Hydroxyurea therapy in children severely affected with sickle cell disease.J Pediatr 1996; 128(6):820-8JPed
The major clinical manifestations of sickle cell disease (SCD) are hemolytic anemia, predisposition to infection, and recurrent vaso-occlusive episodes resulting in pain, organ dysfunction, or both. There has been no satisfactory treatment for children with recurrent severe painful episodes caused by SCD. Hydroxyurea is an antimetabolite drug shown in adults with SCD to increase fetal hemoglobin levels and reduce the symptoms of SCD. We hypothesized that hydroxyurea therapy in children with severe (defined as > or = 3 vaso-occlusive events per year) SCD could improve hematologic parameters and reduce vaso-occlusive events.
To assess the safety and efficacy of hydroxyurea for the treatment of severe SCD in children.

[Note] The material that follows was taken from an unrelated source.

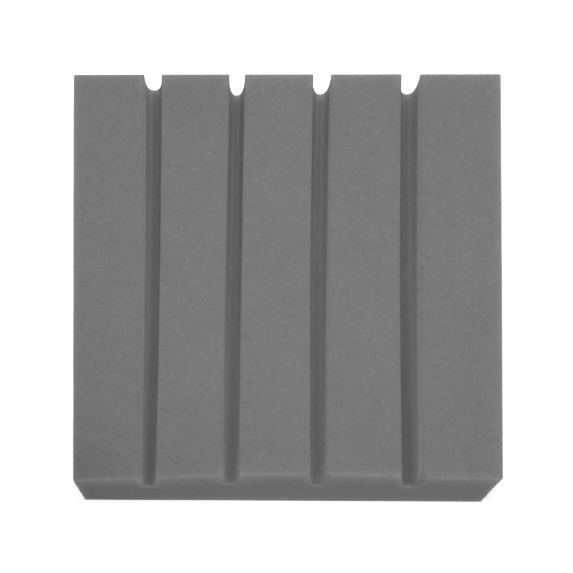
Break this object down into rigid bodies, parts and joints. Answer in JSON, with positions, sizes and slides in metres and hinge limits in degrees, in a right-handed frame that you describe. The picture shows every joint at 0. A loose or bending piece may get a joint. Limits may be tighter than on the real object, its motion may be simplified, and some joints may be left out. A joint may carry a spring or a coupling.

After obtaining informed consent, we initiated hydroxyurea therapy at a dosage of 10 to 20 mg/kg per day in 15 patients with severe SCD (hemoglobin SS, hemoglobin SS-alpha thalassemia, or hemoglobin S-beta0-thalassemia). Doses were escalated as tolerated. Patients were monitored with bimonthly physical examinations and monthly laboratory measures. To assess the impact of hydroxyurea on clinical symptoms, we recorded the number of inpatient days for each patient during the period of treatment and compared it with the number of inpatient days for the 12- to 24-month period before institution of hydroxyurea therapy, using the subject as his or her own control subject.
Thirteen patients received hydroxyurea for a median of 24 months (range, 6 to 39 months). The mean dose of hydroxyurea was 21.4 +/- 5.2 mg/kg. Treatment with hydroxyurea induced statistically significant increases in the total hemoglobin concentration, mean corpuscular volume, and percentage of hemoglobin F, and a decrease in the serum concentration of bilirubin. Toxic effects included three episodes of a reversible myelotoxic reaction, two of which required transfusion of packed erythrocytes. For the entire group, hospitalization decreased from a prehydroxyurea median of 3.9 +/- 2.0 days per month to 1.1 +/- 2.1 days per month of therapy (p = 0.09). For those subjects (n = 10) completing at least 1 year of treatment, the decrease in hospitalization from 4.1 +/- 2.2 to 1.0 +/- 1.7 days per month was significant (p = 0.03).
In this pilot trial, hydroxyurea treatment of severe SCD in children was associated with improved hematologic parameters, acceptable toxic effects, and a trend to reduced hospitalization. Hydroxyurea appears to be a safe and potentially effective agent for the treatment of severe SCD in children. A prospective, controlled trial to investigate the efficacy of hydroxyurea in children is therefore warranted.